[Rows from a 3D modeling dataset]
▼

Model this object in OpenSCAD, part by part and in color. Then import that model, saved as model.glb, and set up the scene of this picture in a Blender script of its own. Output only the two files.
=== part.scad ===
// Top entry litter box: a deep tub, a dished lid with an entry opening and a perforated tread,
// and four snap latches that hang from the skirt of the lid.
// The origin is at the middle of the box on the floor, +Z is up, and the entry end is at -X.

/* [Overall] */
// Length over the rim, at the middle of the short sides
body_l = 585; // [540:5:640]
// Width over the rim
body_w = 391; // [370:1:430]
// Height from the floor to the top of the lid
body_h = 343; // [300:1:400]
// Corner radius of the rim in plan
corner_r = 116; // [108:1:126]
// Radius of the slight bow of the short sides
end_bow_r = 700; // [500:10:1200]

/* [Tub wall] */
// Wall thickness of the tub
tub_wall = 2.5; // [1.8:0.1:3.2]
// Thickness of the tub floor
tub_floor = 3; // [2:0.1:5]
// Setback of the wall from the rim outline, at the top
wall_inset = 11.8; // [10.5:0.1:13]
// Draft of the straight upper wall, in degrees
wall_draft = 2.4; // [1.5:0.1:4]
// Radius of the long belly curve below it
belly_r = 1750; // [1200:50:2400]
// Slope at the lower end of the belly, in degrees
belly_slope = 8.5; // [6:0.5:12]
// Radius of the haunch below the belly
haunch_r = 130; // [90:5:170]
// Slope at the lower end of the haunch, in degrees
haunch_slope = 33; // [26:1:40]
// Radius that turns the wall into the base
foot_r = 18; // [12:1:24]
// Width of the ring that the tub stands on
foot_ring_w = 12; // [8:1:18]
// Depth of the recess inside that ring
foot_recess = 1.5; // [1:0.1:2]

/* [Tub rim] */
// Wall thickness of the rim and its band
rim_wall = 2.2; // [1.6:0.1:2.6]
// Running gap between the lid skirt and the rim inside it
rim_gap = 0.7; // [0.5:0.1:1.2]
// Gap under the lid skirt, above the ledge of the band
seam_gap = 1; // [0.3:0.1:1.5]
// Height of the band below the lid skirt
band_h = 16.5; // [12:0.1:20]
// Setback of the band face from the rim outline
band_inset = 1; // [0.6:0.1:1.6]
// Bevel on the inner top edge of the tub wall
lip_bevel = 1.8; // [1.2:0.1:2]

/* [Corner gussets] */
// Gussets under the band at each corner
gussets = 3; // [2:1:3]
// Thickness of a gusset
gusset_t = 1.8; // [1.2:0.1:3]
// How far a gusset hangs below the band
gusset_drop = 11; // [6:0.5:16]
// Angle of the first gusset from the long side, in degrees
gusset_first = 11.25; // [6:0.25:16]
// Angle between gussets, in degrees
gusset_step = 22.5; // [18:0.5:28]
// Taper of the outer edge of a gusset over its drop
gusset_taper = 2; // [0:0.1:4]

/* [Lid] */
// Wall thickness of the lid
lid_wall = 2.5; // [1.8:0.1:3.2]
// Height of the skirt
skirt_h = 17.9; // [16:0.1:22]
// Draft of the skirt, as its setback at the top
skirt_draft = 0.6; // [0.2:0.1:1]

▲
▼

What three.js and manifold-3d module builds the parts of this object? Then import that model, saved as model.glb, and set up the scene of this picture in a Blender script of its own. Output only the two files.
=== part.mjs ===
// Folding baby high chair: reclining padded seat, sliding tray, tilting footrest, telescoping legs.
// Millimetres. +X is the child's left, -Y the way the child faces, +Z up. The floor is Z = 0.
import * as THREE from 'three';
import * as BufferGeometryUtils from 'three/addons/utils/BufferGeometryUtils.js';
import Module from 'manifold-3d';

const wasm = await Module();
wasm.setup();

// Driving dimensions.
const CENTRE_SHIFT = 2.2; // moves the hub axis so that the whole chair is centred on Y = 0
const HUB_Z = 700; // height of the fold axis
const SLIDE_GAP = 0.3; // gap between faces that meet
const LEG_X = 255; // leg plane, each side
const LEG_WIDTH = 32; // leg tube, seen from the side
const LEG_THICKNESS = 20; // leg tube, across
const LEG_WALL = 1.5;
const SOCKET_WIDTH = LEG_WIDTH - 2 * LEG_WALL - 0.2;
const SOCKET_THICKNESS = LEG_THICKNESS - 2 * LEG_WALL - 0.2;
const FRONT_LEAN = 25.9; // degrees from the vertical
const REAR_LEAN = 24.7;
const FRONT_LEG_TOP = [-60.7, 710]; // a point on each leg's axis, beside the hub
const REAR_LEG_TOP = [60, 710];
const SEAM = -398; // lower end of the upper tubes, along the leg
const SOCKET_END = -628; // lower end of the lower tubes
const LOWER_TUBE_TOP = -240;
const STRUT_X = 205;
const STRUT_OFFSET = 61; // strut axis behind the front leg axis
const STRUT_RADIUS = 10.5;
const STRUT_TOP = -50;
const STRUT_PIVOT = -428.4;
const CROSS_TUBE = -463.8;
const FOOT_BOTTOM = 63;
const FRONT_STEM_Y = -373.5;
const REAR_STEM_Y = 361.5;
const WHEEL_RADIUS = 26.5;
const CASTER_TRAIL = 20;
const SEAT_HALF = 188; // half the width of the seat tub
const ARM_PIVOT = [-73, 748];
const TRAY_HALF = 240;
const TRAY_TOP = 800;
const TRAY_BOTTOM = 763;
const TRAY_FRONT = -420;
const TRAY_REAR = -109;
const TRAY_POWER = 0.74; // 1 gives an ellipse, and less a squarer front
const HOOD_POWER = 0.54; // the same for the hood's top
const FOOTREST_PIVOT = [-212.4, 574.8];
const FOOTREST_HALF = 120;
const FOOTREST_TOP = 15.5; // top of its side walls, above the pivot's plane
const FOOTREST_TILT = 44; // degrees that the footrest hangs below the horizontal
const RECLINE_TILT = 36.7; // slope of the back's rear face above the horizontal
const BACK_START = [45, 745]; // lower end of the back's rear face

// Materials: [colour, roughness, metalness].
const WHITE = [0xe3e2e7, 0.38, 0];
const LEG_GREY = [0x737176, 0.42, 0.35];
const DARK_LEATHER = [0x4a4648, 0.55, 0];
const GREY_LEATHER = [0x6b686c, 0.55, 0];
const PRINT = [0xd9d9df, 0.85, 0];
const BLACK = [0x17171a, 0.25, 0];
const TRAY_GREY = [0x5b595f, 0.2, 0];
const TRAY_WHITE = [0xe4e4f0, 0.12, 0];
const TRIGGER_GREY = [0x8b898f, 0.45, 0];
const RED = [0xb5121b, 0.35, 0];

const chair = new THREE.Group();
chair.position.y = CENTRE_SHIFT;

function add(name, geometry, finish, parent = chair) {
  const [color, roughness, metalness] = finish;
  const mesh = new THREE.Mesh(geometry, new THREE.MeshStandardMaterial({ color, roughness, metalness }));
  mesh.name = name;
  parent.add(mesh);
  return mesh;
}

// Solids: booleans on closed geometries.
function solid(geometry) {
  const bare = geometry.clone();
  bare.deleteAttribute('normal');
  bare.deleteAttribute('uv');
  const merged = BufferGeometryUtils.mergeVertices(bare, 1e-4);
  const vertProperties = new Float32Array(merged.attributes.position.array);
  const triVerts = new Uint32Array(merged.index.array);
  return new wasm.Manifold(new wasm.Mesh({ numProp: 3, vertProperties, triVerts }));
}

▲
▼

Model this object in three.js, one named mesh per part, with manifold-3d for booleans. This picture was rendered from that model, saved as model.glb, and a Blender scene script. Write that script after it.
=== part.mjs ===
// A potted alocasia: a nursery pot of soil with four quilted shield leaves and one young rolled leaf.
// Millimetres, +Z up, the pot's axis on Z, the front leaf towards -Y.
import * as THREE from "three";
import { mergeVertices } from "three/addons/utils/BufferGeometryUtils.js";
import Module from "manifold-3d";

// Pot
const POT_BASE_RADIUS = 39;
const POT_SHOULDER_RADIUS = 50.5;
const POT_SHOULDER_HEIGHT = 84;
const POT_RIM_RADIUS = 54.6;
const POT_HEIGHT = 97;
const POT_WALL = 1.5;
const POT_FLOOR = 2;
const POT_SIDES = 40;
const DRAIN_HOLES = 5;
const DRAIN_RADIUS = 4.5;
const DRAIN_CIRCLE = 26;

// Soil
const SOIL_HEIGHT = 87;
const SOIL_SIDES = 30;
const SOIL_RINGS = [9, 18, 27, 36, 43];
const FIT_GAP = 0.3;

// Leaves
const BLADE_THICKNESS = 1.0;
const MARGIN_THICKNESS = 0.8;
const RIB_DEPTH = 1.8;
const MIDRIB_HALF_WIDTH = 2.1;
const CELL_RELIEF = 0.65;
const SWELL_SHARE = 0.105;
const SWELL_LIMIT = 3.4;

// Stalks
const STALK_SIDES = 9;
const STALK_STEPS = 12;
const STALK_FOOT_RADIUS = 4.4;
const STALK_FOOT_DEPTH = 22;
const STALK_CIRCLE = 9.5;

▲

◆ PROBLEM REQUIREMENTS ◆
Nothing but the lines from the line that contains "What three.js and" through the line that contains "wasm.setup();" should be given again, each exactly as it stands, both ends included.

◆ OUTPUT FOR THIS TASK ◆
What three.js and manifold-3d module builds the parts of this object? Then import that model, saved as model.glb, and set up the scene of this picture in a Blender script of its own. Output only the two files.
=== part.mjs ===
// Folding baby high chair: reclining padded seat, sliding tray, tilting footrest, telescoping legs.
// Millimetres. +X is the child's left, -Y the way the child faces, +Z up. The floor is Z = 0.
import * as THREE from 'three';
import * as BufferGeometryUtils from 'three/addons/utils/BufferGeometryUtils.js';
import Module from 'manifold-3d';

const wasm = await Module();
wasm.setup();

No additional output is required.